The New South Wales state coroner Michael Barnes has been given the task of investigating whether the nature of play contributed to the risk for the former Australia Test batsman. He is also looking at the speed of response by stadium and cricket officials and the ambulance service, and whether new guidelines on safety equipment need to be introduced to the sport.
They say that hindsight is perfect vision, and Greg Melick SC, representing the Hughes family criticised the players for repeatedly answering many questions by saying ‘no recollection’ or ‘I can’t recall’. Some may feel this was warranted criticism, but there is a very strong possibility that these players who were called as witnesses, some who were Test team mates and many former state team mates, have shut that traumatic day and the events before and after the ball struck Hughes out of their minds. Undoubtedly they too will have suffered since that fateful game. Sure their suffering is very different to that of Hughes family, but who are we, or the law to judge what they have been through.

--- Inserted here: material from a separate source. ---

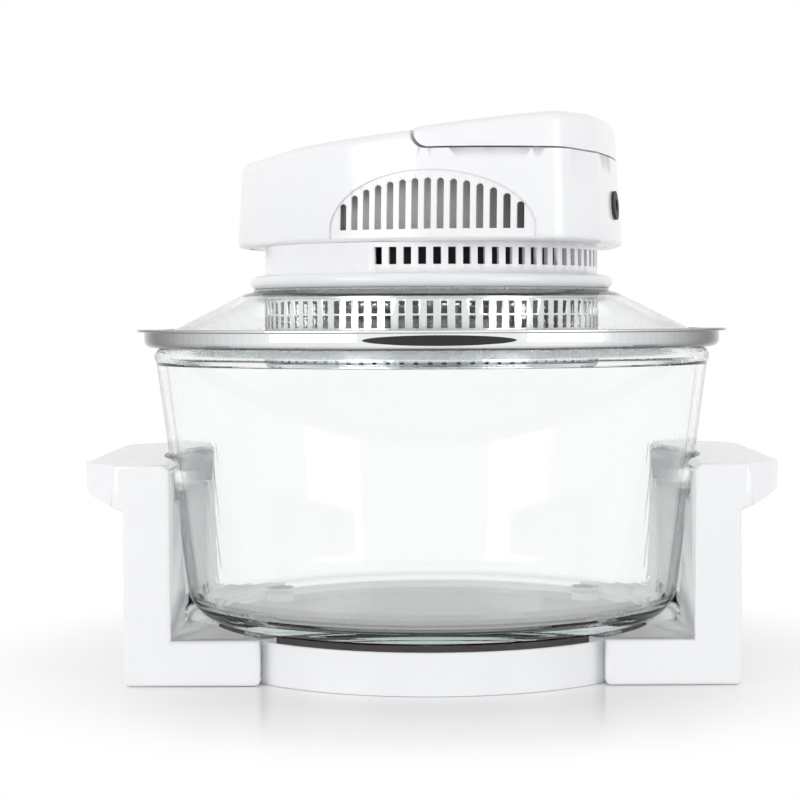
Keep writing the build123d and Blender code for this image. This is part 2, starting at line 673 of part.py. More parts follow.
with BuildPart(HEAD) as neck_collar:
    with BuildSketch(Plane.XZ):
        with BuildLine():
            spigot = LID_HOLE_RADIUS - 2 * SEAT_GAP
            inner = NECK_RADIUS - NECK_WALL
            flange_edge = FLANGE_RADIUS - FLANGE_HEIGHT / 2
            flange_top = neck_base + FLANGE_HEIGHT
            flange_middle = neck_base + FLANGE_HEIGHT / 2
            ThreePointArc((flange_edge, neck_base), (FLANGE_RADIUS, flange_middle), (flange_edge, flange_top))
            Polyline(
                (flange_edge, flange_top),
                (NECK_RADIUS, flange_top),
                (NECK_RADIUS, head_base),
                (UPPER_WEB_INNER_RADIUS, head_base),
                (UPPER_WEB_INNER_RADIUS, head_base - WEB),
                (inner, head_base - WEB),
                (inner, web_top),
                (LOWER_WEB_INNER_RADIUS, web_top),
                (LOWER_WEB_INNER_RADIUS, neck_base),
                (spigot - SPIGOT_WALL, neck_base),
                (spigot - SPIGOT_WALL, neck_base - SPIGOT_DEPTH),
                (spigot, neck_base - SPIGOT_DEPTH),
                (spigot, neck_base),
                (flange_edge, neck_base),
            )
        make_face()
    revolve(axis=Axis.Z)
    slot_foot = neck_base + FLANGE_HEIGHT + NECK_SLOT_FOOT
    slot_height = head_base - WEB - slot_foot
    with Locations((0, 0, slot_foot + slot_height / 2)):
        with PolarLocations(
            NECK_RADIUS - NECK_WALL / 2,
            NECK_SLOT_COUNT,
            start_angle=-NECK_SLOT_RANGE / 2,
            angular_range=NECK_SLOT_RANGE,
            endpoint=True,
        ):
            Box(3 * NECK_WALL, NECK_SLOT_WIDTH, slot_height, mode=Mode.SUBTRACT)
    with Locations((0, 0, (clamp_top + neck_base) / 2)):
        with PolarLocations(CLAMP_SCREW_CIRCLE, CLAMP_SCREW_COUNT):
            Cylinder(SCREW_HEAD_RADIUS, neck_base - clamp_top)
    with Locations((0, 0, head_base - WEB - 4)):
        for start in neck_screw_starts:
            with PolarLocations(NECK_SCREW_CIRCLE, 2, start, 2 * NECK_SCREW_ANGLE, endpoint=True):
                Cylinder(SCREW_HEAD_RADIUS, 8)
    with Locations((0, 0, clamp_top)):
        with PolarLocations(CLAMP_SCREW_CIRCLE, CLAMP_SCREW_COUNT):
            Cylinder(SCREW_RADIUS + SCREW_FIT, 2 * (neck_base - clamp_top) + WEB, mode=Mode.SUBTRACT)
    with Locations((0, 0, head_base)):
        for start in neck_screw_starts:
            with PolarLocations(NECK_SCREW_CIRCLE, 2, start, 2 * NECK_SCREW_ANGLE, endpoint=True):
                Cylinder(SCREW_RADIUS + SCREW_FIT, 16, mode=Mode.SUBTRACT)
save(neck_collar.part, "neck_collar")

with BuildPart(HEAD) as clamp_ring:
    with BuildSketch(HEAD.offset(clamp_base)):
        Circle(CLAMP_OUTER_RADIUS)
        Circle(CLAMP_INNER_RADIUS, mode=Mode.SUBTRACT)
        with PolarLocations(CLAMP_SCREW_CIRCLE, CLAMP_SCREW_COUNT):
            Circle(SCREW_RADIUS + SCREW_FIT, mode=Mode.SUBTRACT)
    extrude(amount=CLAMP_THICKNESS)
save(clamp_ring.part, "clamp_ring")

with BuildPart(HEAD) as clamp_screws:
    with BuildSketch(HEAD.offset(clamp_base - SCREW_HEAD_HEIGHT)):
        with PolarLocations(CLAMP_SCREW_CIRCLE, CLAMP_SCREW_COUNT):
            Circle(SCREW_HEAD_RADIUS)
    extrude(amount=SCREW_HEAD_HEIGHT)
    with BuildSketch(HEAD.offset(clamp_base)):
        with PolarLocations(CLAMP_SCREW_CIRCLE, CLAMP_SCREW_COUNT):
            Circle(SCREW_RADIUS)
    extrude(amount=neck_base - clamp_base)
save(clamp_screws.part, "clamp_screws")

with BuildPart(HEAD) as fan_guard:
    with BuildSketch(Plane.XZ):
        with BuildLine():
            inner = GUARD_RADIUS - GUARD_SHEET
            Polyline(
                (GUARD_RADIUS, guard_base),
                (GUARD_RADIUS, clamp_base),
                (GUARD_RADIUS - GUARD_FLANGE, clamp_base),
                (GUARD_RADIUS - GUARD_FLANGE, clamp_base - GUARD_SHEET),
                (inner, clamp_base - GUARD_SHEET),
                (inner, guard_base + GUARD_SHEET),
                (GUARD_RADIUS - GUARD_LIP, guard_base + GUARD_SHEET),
                (GUARD_RADIUS - GUARD_LIP, guard_base),
                close=True,
            )
        make_face()
    revolve(axis=Axis.Z)
    for depth in GUARD_ROW_DEPTHS:
        with Locations((0, 0, clamp_base - depth)):
            with PolarLocations(GUARD_RADIUS - GUARD_SHEET / 2, GUARD_SLOT_COUNT):
                Box(4 * GUARD_SHEET, GUARD_SLOT_WIDTH, GUARD_SLOT_HEIGHT, mode=Mode.SUBTRACT)
    with Locations((0, 0, clamp_base - GUARD_DOT_DEPTH)):
        with PolarLocations(GUARD_RADIUS - GUARD_SHEET / 2, GUARD_SLOT_COUNT):
            Box(4 * GUARD_SHEET, GUARD_DOT_SIZE, GUARD_DOT_SIZE, mode=Mode.SUBTRACT)
save(fan_guard.part, "fan_guard")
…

‘At the end of the day, there was a plan, there was sledging, and short-pitched balls were bowled at Phillip Hughes, which increased the risk of an injury,’ Mr Melick is quoted as saying.’Nine consecutive short-pitched balls from the one bowler aimed at leg stump or the body of the batsman was going too far.’
He may have a point.
Yet right or not, this was sport being played at the highest level. Phillip Hughes was playing for South Australia against New South Wales a team he had previously played for, against players who having trained with him and played alongside him would have been more aware of any chinks in his batting armour than most.
Sadly in competitive sport and in situations where players are playing against former team mates, the ‘sledging’ or ‘banter’ is ratcheted up a notch. That is sadly the way of modern sport, where every player tries to gain the smallest of advantages. Australia are said to have been the first and greatest exponents of the sledge so it was inevitable in this match. Did it go to far? Had the game played out to its conclusion without any incident this question would not have been asked.

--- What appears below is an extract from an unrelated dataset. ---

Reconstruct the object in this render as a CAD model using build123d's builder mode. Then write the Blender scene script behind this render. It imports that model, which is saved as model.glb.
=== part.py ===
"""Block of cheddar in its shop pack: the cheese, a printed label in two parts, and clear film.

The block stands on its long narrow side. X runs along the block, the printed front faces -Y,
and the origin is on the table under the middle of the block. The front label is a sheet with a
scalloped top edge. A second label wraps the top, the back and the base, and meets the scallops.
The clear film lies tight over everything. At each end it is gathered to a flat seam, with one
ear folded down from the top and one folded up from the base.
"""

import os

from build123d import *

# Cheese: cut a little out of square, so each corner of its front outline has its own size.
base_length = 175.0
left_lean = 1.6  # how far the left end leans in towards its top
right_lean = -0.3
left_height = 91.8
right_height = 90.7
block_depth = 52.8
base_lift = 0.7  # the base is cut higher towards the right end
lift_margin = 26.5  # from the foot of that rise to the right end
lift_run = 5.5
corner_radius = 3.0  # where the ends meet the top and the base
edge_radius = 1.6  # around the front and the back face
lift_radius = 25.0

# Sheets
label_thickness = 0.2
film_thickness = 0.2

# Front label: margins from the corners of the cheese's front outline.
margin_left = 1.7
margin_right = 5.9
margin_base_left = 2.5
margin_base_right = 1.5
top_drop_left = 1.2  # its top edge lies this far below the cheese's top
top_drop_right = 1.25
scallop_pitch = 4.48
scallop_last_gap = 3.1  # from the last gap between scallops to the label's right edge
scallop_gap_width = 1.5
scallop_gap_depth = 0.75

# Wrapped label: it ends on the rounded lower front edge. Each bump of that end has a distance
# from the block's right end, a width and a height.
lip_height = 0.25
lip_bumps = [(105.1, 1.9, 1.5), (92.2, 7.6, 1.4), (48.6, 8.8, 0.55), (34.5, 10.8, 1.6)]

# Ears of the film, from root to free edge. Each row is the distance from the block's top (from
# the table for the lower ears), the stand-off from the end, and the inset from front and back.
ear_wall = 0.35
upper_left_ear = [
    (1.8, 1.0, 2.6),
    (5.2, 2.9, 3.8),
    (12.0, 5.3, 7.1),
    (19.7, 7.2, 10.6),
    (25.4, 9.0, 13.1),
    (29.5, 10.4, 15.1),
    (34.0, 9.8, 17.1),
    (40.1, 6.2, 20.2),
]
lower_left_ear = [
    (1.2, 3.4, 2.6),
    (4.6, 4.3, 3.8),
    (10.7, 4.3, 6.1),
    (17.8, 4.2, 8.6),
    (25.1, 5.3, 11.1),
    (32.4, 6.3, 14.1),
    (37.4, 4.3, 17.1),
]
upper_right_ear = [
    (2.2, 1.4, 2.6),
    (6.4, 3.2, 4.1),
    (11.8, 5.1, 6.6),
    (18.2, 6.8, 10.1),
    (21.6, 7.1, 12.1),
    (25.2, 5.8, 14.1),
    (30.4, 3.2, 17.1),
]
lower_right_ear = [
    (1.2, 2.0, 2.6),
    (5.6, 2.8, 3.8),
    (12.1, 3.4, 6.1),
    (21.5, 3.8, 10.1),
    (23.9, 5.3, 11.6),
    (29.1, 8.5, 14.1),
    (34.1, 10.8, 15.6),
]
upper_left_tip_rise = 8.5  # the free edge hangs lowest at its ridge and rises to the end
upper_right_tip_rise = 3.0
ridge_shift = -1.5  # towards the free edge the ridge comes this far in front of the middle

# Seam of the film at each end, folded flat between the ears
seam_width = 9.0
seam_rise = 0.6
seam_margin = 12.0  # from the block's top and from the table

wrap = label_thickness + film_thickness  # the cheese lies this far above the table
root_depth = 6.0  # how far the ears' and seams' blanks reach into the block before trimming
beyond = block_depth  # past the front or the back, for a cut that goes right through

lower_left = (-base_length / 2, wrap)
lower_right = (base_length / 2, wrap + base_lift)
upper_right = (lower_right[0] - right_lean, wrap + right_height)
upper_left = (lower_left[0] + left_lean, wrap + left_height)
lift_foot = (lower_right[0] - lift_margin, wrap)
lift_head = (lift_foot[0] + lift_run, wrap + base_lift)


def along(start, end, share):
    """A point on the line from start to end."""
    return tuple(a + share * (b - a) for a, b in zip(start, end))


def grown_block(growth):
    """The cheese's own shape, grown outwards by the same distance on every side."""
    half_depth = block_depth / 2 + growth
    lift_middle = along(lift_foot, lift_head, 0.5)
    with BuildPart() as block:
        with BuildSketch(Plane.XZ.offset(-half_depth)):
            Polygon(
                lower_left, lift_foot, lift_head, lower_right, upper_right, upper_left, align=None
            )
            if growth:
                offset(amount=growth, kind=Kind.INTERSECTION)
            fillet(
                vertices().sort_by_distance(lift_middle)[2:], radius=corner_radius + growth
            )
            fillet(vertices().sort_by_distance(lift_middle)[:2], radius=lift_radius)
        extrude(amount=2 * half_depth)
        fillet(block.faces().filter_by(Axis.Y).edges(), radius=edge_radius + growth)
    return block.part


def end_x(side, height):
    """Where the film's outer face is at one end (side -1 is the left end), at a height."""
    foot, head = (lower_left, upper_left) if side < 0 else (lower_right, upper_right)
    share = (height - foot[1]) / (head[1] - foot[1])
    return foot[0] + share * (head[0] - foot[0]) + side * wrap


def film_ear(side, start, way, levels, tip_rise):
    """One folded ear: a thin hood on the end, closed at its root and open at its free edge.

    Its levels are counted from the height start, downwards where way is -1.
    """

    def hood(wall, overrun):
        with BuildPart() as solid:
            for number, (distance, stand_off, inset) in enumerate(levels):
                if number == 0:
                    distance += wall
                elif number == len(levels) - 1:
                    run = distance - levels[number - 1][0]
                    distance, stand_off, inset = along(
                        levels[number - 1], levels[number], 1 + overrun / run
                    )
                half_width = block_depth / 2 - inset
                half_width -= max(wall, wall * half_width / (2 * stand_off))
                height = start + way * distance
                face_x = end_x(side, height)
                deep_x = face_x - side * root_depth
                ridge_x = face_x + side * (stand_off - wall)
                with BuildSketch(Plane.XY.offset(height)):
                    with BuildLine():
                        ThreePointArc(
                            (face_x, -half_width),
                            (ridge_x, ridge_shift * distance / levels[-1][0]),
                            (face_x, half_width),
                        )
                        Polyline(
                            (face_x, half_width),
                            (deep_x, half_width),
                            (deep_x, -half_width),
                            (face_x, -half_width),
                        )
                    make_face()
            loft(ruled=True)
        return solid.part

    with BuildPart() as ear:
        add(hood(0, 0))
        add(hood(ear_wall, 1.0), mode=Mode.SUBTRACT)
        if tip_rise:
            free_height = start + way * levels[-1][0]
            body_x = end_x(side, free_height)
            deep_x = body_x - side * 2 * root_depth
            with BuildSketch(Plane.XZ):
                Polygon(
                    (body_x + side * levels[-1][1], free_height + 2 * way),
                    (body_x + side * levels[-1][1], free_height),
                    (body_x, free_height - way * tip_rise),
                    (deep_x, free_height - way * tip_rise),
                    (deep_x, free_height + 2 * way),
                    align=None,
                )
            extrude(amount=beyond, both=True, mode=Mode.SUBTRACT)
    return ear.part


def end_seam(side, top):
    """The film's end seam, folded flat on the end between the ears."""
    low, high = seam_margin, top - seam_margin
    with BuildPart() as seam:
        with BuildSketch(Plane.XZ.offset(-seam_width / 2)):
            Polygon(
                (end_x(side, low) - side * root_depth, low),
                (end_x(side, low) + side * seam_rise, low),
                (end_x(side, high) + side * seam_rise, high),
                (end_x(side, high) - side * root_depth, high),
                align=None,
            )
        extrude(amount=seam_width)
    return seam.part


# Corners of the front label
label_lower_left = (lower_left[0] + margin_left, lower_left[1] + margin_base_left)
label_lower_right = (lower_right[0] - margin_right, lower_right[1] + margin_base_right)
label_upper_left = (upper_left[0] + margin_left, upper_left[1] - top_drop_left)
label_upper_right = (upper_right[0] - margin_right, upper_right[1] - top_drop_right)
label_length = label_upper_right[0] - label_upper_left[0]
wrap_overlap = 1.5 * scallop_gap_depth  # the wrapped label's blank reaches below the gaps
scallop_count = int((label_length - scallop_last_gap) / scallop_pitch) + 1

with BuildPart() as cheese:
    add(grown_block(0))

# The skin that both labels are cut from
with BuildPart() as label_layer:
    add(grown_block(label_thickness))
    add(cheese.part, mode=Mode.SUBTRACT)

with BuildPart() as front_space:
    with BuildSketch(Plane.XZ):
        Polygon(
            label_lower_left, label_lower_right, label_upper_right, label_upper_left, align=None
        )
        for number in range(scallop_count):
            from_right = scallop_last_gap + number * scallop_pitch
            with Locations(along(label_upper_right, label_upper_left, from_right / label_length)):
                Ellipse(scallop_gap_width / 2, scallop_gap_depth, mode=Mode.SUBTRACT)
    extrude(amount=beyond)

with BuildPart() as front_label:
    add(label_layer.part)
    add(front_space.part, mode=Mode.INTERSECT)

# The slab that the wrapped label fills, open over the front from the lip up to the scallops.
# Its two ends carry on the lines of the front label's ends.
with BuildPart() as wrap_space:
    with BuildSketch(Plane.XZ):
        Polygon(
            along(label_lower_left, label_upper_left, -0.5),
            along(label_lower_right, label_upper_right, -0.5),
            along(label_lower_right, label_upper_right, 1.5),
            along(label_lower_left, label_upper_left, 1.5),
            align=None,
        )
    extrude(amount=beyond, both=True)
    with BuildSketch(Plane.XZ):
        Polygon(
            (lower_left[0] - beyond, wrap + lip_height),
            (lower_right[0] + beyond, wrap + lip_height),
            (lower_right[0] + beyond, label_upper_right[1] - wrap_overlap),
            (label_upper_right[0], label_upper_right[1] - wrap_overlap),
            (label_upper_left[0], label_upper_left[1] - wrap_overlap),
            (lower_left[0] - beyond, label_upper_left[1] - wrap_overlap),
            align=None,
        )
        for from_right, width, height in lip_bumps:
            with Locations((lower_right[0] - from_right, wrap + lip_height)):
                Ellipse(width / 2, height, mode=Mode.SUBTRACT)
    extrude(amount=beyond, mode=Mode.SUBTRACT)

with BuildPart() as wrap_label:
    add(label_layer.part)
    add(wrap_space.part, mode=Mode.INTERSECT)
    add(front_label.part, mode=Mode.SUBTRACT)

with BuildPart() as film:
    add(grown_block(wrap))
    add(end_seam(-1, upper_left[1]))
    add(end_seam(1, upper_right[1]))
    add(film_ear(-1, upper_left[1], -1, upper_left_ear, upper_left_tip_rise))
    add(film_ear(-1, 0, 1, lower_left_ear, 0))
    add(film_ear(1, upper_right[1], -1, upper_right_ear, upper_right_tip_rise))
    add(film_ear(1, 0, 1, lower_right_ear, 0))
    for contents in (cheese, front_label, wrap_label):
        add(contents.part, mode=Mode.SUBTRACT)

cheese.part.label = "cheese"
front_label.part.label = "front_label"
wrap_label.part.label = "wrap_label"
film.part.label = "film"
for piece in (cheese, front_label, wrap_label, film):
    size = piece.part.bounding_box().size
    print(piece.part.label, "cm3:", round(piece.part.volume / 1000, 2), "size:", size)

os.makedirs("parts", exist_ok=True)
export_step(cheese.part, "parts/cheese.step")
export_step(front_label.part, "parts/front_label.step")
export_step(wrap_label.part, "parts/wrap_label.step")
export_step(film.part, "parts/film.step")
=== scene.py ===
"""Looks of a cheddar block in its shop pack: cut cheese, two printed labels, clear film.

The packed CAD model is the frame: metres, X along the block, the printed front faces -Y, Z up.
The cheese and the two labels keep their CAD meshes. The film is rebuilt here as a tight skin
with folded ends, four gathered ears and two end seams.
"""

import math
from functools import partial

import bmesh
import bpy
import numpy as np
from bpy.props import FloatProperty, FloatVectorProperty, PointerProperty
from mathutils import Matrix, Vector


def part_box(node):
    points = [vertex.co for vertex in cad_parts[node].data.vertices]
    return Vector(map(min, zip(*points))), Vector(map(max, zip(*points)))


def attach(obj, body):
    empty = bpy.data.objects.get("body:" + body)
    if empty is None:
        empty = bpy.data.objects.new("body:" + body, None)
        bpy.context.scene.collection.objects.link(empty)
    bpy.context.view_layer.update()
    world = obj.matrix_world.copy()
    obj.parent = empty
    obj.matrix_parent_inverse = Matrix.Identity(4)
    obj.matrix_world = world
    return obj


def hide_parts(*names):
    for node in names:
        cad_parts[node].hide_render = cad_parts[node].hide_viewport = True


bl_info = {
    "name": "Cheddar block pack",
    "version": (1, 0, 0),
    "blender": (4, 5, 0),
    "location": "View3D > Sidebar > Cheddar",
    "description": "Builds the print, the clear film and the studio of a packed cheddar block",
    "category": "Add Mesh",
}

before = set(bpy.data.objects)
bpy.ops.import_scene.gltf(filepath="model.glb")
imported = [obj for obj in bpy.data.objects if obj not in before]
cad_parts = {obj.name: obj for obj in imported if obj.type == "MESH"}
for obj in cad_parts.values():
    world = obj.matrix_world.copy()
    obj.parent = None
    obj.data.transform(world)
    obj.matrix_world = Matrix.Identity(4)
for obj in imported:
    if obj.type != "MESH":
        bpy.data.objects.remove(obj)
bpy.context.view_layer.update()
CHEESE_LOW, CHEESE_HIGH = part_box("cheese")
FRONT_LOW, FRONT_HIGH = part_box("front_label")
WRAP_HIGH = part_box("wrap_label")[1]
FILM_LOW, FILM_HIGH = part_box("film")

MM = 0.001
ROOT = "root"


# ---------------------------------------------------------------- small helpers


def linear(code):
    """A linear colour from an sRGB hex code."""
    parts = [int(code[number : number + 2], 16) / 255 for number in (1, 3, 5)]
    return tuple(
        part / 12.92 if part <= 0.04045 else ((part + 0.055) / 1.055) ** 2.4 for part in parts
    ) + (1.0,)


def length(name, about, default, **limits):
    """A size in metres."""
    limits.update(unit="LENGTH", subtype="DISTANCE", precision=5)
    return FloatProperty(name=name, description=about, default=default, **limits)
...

In the 1970’s and 1980’s when the West Indies had a pace attack that was the envy of every Test cricket playing nation, they frequently used bouncers to unsettle or intimidate a batsman, and this was at a time when much of the protective gear that is worn today did not exist. In fact the documentary “Fire in Babylon” tells how it was the aggression towards the West Indian side in Australia that created the formidable side that remained unbeaten in 15 test series.
In 1975 the late Brian Close was recalled to try and face down the West Indies attack in England. He did so bravely taking blows to the body and swaying out of the way of head high balls. His autobiography was later called “I Don’t Bruise Easily.” The most protection he had was a thigh pad and a box, apart from his normal cricket attire.

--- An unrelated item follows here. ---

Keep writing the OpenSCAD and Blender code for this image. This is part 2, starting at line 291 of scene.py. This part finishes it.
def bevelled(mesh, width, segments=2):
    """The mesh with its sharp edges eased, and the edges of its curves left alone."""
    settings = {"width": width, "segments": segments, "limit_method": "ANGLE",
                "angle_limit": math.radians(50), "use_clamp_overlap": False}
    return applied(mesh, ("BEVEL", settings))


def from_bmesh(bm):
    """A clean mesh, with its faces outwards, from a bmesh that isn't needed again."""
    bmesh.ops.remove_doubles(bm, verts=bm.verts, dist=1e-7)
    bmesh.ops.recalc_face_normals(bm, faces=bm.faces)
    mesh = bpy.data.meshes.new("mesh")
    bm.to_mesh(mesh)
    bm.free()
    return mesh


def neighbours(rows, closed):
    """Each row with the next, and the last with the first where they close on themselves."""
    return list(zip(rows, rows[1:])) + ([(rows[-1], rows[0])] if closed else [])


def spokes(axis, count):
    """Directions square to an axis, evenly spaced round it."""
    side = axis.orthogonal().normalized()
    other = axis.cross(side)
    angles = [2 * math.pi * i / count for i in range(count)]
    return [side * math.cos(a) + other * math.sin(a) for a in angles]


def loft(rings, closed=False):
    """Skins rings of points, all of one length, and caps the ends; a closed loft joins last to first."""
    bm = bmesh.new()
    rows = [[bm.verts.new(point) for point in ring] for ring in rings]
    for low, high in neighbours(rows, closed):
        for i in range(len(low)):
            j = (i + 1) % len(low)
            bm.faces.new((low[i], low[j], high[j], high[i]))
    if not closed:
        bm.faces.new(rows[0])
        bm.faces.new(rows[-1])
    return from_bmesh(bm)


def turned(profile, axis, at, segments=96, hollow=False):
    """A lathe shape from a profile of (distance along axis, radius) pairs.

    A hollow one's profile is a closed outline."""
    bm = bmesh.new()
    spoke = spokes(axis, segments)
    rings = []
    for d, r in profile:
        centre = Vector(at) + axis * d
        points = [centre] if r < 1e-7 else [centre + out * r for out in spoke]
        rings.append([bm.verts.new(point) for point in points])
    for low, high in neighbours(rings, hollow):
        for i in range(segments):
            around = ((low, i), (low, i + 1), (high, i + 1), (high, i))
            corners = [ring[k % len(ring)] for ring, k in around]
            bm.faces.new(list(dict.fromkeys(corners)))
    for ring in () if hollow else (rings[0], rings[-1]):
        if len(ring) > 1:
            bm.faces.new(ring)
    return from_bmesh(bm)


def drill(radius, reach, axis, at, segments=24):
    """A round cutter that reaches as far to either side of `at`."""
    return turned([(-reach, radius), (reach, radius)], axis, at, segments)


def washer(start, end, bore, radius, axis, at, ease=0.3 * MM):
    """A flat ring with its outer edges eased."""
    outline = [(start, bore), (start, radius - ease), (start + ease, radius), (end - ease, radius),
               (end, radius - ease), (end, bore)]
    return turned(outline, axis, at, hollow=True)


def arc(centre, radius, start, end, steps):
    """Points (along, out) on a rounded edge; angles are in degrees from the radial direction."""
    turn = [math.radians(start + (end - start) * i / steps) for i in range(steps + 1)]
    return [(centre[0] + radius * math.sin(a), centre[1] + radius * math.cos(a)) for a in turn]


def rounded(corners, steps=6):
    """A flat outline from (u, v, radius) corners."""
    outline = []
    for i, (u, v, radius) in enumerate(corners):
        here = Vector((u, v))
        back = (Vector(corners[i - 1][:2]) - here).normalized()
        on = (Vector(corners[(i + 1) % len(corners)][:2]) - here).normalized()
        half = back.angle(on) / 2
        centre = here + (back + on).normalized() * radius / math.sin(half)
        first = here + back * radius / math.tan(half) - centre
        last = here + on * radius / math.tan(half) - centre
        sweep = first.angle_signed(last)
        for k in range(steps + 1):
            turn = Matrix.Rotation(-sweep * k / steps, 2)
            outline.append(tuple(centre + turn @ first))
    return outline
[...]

In the early 1980’s helmets started to come into the game and by 1991 the International Cricket Council stepped in to try and limit the intimidation. They introduced a “one bouncer per batsman per over” rule. It was a rule that was not well received by players and umpires. English umpire Dickie Bird described it as “farcical.” He felt the issue of intimidation should be left to the Umpires to determine.
In 1994 the ICC changed the rule to two bouncers per over. In 2001 they reverted again to one bouncer per over.
In 2012 the ICC increased the number of bouncers that could be bowled during a One Day International to two, while the number of bouncers per over allowed in T20s was kept to one.
So the powers that be looked to limit intimidation with the ball. The umpire has always had the power to limit the verbal intimidation. Yet there is one area that the sport of cricket seems to fail to want to look at, despite the warning signs having been there a long time before Hughes’s unfortunate passing.
That is the issue of batting technique. Before the dawn of helmets it was crucial at all levels that cricket was played that batsman never take their eye off the ball. That was why sight screens were so important, they were an aid to the batsman being able to keep his eye on the ball. Yet how many grounds in Australia fail to have a sight screen behind the bowlers arm?
In the pre-helmet days batsman were taught to watch the ball and duck under a bouncer or sway out of its line. Equally important was the batsman’s position when trying to play a hook shot to a short pitched ball. The rule of thumb being that the batsman should always be inside the line of the ball.
Since helmets were introduced these rules have been ignored by many cricketers across the globe. The helmet has had the same effect as ABS breaking and air bags in cars, it has made the young player feel invincible should he get hit on the head. So suddenly technique is not as important as it previously was.
One statistic that would make very interesting reading would be to see how many of the top class cricketers who have been hit on the helmet in the last ten years have been hit turning their head away, and therefore taking their eyes off the ball. Too often this has been the case, and confirms that the old rule of keeping your eye on the ball and swaying or ducking has been cast aside.
If cricket is serious about making sure that no other family has to go through what the Hughes family has gone through, by all means improve the protective gear worn by players, but if you truly want to protect them make sure that they have the technique to protect themselves. It is crucial that before learning to slash a ball to all parts of the ground they learn not only how to defend their wicket but how to defend themselves.